B. Living ungodly lives
- I believe it is clear that Paul is talking about those who partake of the Lord’s Supper but continue to lead ungodly lives. If we are to be recalling the suffering of our Lord when we remember the body, symbolized by the bread and recalling the forgiveness of sins we have, coming out of the grip of Satan, then how dare we go on living in sin and partake of the Lord’s Supper? We are proclaiming ourselves to be children of God who are in a covenant relationship with Him as ratified through His blood. How can we then turn around and go on living in sin?
- I believe we have a warning against hypocrisy. We cannot think that partaking of the Lord’s Supper is some sort of pass that will cause God to grant salvation. We cannot think of the Lord’s Supper as a sacrament that causes God to grant mercy to us simply because we partake of the emblems. Judgment came upon those who would be willing to partake of the body and blood without care or thought, all the while knowing that they are going to continue living how they choose to live.
C. Common meal
- The other warning in this text is that the Lord’s Supper not be used as a common meal. I find it fascinating in recent books the push to change the way the Lord’s Supper is currently done. Based upon the love feasts recorded in Jude, it is presupposed that the Christians in the first century were eating a common meal before or after the partaking of the Lord’s Supper or even in conjunction with the Lord’s Supper.
- But carefully read verse 34. “If anyone is hungry, he should eat at home, so that you can come together and not cause judgment.” It seems to me, in light of 1 Corinthians 11:17-22 and the verse we just read, that the Corinthians had abused the Lord’s Supper by incorporating it into a common meal. Paul specifically tells the Corinthians not to do such for they are bringing judgment upon themselves. To assume that the love feasts recorded in Jude refer to the Lord’s Supper is purely assumption. If you can assume the love feasts were the Lord’s Supper, you can also assume that they were not part of the Lord’s Supper.
- Unfortunately, I think this problem has arisen because of how we have used this passage. Over time, many brethren have used this passage to try to prove that we can never eat in the building. I think this entirely misses the point Paul was making. Now, error is creeping in that says the Lord’s Supper and common meals were joined together. Read this text carefully again and you will see that is exactly what Paul was preventing. The Lord’s Supper is distinct and is not to be used to feed our bellies. Its purpose is not to satisfy hunger but to remember what our Lord has done.

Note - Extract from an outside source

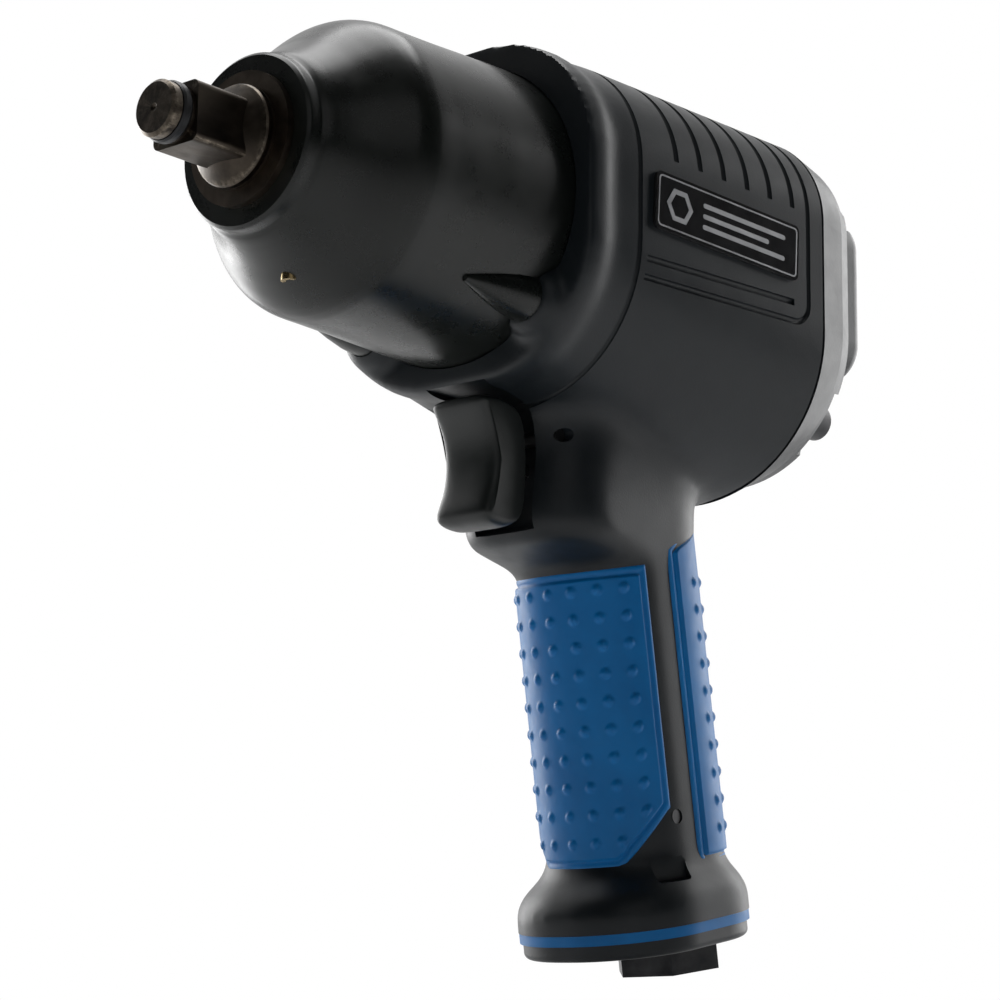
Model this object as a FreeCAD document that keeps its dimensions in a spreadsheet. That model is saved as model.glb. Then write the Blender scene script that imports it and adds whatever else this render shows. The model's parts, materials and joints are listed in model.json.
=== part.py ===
import FreeCAD, Part
import math
import os
import Sketcher

# Air impact wrench with a half-inch square drive.
# The barrel runs along X: the anvil's tip is at x = 0 and the rear cover points to +X.
# +Z is up, the handle hangs down and leans back, and the tool's left side faces -Y.

V = FreeCAD.Vector
MIN_LENGTH = 1e-6
SEAT_CLEARANCE = 0.05

SIZES = {
    # anvil and its seals
    "nose_r": 5.9, "nose_length": 2.4, "nose_chamfer": 0.7, "groove_r": 4.5, "groove_end": 5.0,
    "drive_square": 12.7, "drive_start": 6.2, "drive_end": 18.0, "drive_chamfer": 1.6,
    "cone_end": 20.4, "shaft_r": 10.8, "shaft_step": 0.9, "shaft_step_start": 20.9, "shaft_step_end": 22.0,
    "flange_start": 51.6, "flange_end": 54.6, "flange_r": 15.5, "anvil_core_r": 9.5, "jaw_start": 60.8,
    "jaw_end": 84.6, "jaw_reach": 12.6, "jaw_width": 8.0,
    "ring_r": 6.35, "ring_wire": 1.1, "dimple_r": 0.9,
    # running fit, loose gap
    "fit": 0.04, "gap": 0.3,
    # bushing and hammer case
    "bushing_face": 22.8, "bushing_end": 50.4, "bushing_r": 14.2, "washer": 0.9,
    "collar_face": 24.4, "collar_end": 28.0, "collar_r": 18.6, "neck_x": 36.5, "neck_r": 23.8,
    "shoulder_x": 48.0, "shoulder_r": 32.5, "neck_curve": 16.0, "shoulder_curve": 11.5,
    "case_r": 34.1, "case_end": 97.0, "case_cavity_r": 28.4, "case_cavity_start": 54.9,
    "spigot_start": 89.8, "flange_wide": 31.5, "flange_corner": 17.0,
    "ear_r": 5.4, "ear_start": 81.0, "bolt_offset": 23.4, "grease_x": 38.6, "grease_r": 2.0,
    "grease_head": 26.4, "grease_length": 8.0,
    # hammers and their cage
    "cage_start": 55.6, "cage_end": 90.4, "cage_plate": 4.6, "cage_r": 27.2, "cage_window_r": 16.6,
    "cage_web": 13.0, "pin_r": 3.0, "pin_circle": 20.4, "hammer_r": 24.2, "hammer_hole_r": 14.9,
    "hammer_length": 11.2, "hammer_lug": 6.0, "hammer_lug_reach": 3.5, "hammer_slot": 5.5,
    # motor
    "front_plate_start": 97.4, "plate_thick": 7.0, "plate_r": 28.0, "cylinder_start": 104.5,
    "cylinder_end": 145.0, "cylinder_bore_r": 24.4, "cylinder_offset": 2.2, "rotor_r": 21.6,
    "rotor_shaft_r": 6.0, "spline_r": 7.6, "spline_start": 86.2, "rotor_tail": 153.0, "vane_count": 6,
    "vane_thick": 2.4, "vane_depth": 9.0, "bearing_r": 13.0, "bearing_width": 6.0, "race_r": 8.1,
    "outer_race_r": 10.9, "ball_r": 1.25, "ball_count": 10,
    # motor housing
    "collar_start": 89.0, "parting_x": 104.0, "seam_x": 165.0, "motor_bore_r": 28.2,
    "front_half": 37.2, "front_top": 36.8, "front_bottom": 37.0, "front_corner": 28.5,
    "mid_half": 39.6, "mid_top": 37.0, "mid_bottom": 41.0, "mid_corner": 28.0, "mid_low_corner": 33.0,
    "rear_half": 46.5, "rear_top": 33.5, "rear_bottom": 54.0, "rear_corner": 24.0, "rear_low_corner": 37.0,
    "groove_width": 1.1, "groove_depth": 0.9, "lobe_r": 9.0, "lobe_start": 88.0,
    "slot_count": 6, "slot_pitch": 7.7, "slot_first": 115.3, "slot_width": 1.7, "slot_low": 10.9,
    "slot_depth": 1.6,
    "panel_start": 108.0, "panel_end": 155.0, "panel_width": 2.6, "panel_high": 12.5, "panel_low": 16.9,
    "panel_depth": 0.8,
    # handle, measured down its own axis; front and back are distances from that axis
    "handle_x": 130.5, "rake": 10.0, "root_down": 20.0, "root_front": 33.0, "root_back": 31.0,
    "handle_half": 19.0,
    "neck_down": 44.0, "neck_front": 32.4, "neck_back": 23.5, "shelf_down": 62.0, "shelf_front": 36.4,
    "shelf_back": 22.2, "throat_down": 67.2, "throat_front": 31.6, "grip_top": 72.4, "grip_bottom": 140.6,
    "core_front": 19.6, "core_half": 16.4, "core_corner": 15.5, "strip_half": 17.9, "handle_corner": 16.0,
    "grip_front": 22.2, "grip_half": 19.0, "grip_corner": 18.5, "front_grip_edge": 8.0,
    "rear_grip_edge": 0.5,
    "base_top": 148.0, "base_front": 30.4, "base_back": 25.0, "base_half": 23.2, "base_corner": 21.5,
    "base_end": 153.3, "ring_thick": 2.4, "cap_thick": 3.6, "foot_round": 1.4,
    "port_count": 3, "port_reach": 26.0, "port_pitch": 4.0, "port_half": 9.0, "port_width": 2.0,
    "chamber_top": 144.8, "chamber_front": 25.0, "chamber_back": 19.8, "chamber_half": 18.0,
    "chamber_corner": 14.0, "stem_wall_r": 10.9,
    # trigger and throttle
    "throttle_z": 54.0, "trigger_front": 89.6, "trigger_back": 105.0, "trigger_half": 8.0,
    "pin_slot_start": 101.0, "pin_slot_half": 2.2,
    "trigger_top": 40.4, "trigger_bottom": 68.4, "trigger_round": 2.6, "trigger_heel": 9.5,
    "recess_back": 112.4, "recess_heel": 9.0,
    "recess_gap": 0.5, "rod_r": 2.5, "rod_end": 125.9, "guide_start": 112.6, "guide_end": 120.0,
    "valve_bore_r": 7.0, "valve_r": 5.4, "valve_start": 126.2, "valve_end": 130.0, "valve_stem_r": 2.0,
    "valve_stem_end": 137.0, "seat_start": 122.0, "seat_end": 125.8, "seat_hole_r": 3.8, "bore_end": 146.0,
    "spring_r": 3.6, "spring_wire_r": 0.5, "spring_turns": 5,
    "trigger_pin_x": 110.4, "trigger_pin_z": 47.5, "trigger_pin_r": 1.5, "trigger_pin_half": 13.0,
    # air path
    "inlet_x": 8.3, "inlet_r": 5.2, "inlet_top": 54.0, "inlet_shank_r": 8.4, "inlet_shank_top": 139.8,
    "hex_flats": 22.2, "hex_turn": 41.0, "hex_start": 159.4, "hex_end": 166.4,
    "seal_r": 9.4, "seal_top": 146.8,
    "thread_r": 5.72, "thread_length": 12.0, "inlet_hole_r": 4.0, "exhaust_y": 11.2, "exhaust_r": 2.6,
    "exhaust_top": 24.0, "handle_pin_x": 6.2, "handle_pin_down": 130.0, "handle_pin_r": 1.6,
    # rear cover and reverse valve
    "cover_end": 183.4, "cover_half": 45.2, "cover_top": 32.0, "cover_bottom": 49.0, "cover_corner": 23.0,
    "cover_low_corner": 34.0, "cover_round": 8.0, "cover_pad_end": 188.0, "pad_round": 4.0,
    "pad_half": 43.0, "pad_top": 16.5,
    "pad_bottom": 24.5, "pad_corner": 9.0, "gasket": 0.8, "cover_bolt_y": 33.0, "cover_bolt_top": 17.5,
    "cover_bolt_low": 34.0,
    "bolt_r": 2.5, "bolt_head_r": 4.3, "bolt_head": 5.0, "reverse_z": 34.5, "reverse_r": 5.0,
    "reverse_sleeve_r": 7.4, "reverse_floor": 168.0, "knob_r": 11.0, "dish_floor": 181.6,
    "knob_start": 181.9, "knob_end": 188.0, "knob_face": 185.4, "knob_bar": 7.0, "knob_screw_r": 1.5,
    "knob_screw_head_r": 2.6, "knob_screw_head": 2.0, "knob_screw_length": 5.0, "port_r": 1.8,
    "notch_r": 8.6, "notch_floor": 177.0, "notch_out": 3.4, "detent_out": 9.0, "detent_floor": 174.0,
    "ball_seat_r": 1.5,
    # badge
    "badge_start": 108.6, "badge_end": 156.0, "badge_height": 13.2, "badge_thick": 0.8, "badge_z": 1.4,
    "badge_tilt": 3.0,
}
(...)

- Let us not abuse the great memorial that Jesus left for us. Let us always call to mind the great sacrifice of our Lord and the covenant we have in Christ through His blood that offers us forgiveness of sins. Let us not use the Lord’s Supper as a time to give speeches or offer sermons about other things. We are proclaiming the Lord’s death until He comes each time we partake. Let us do so in a worthy manner.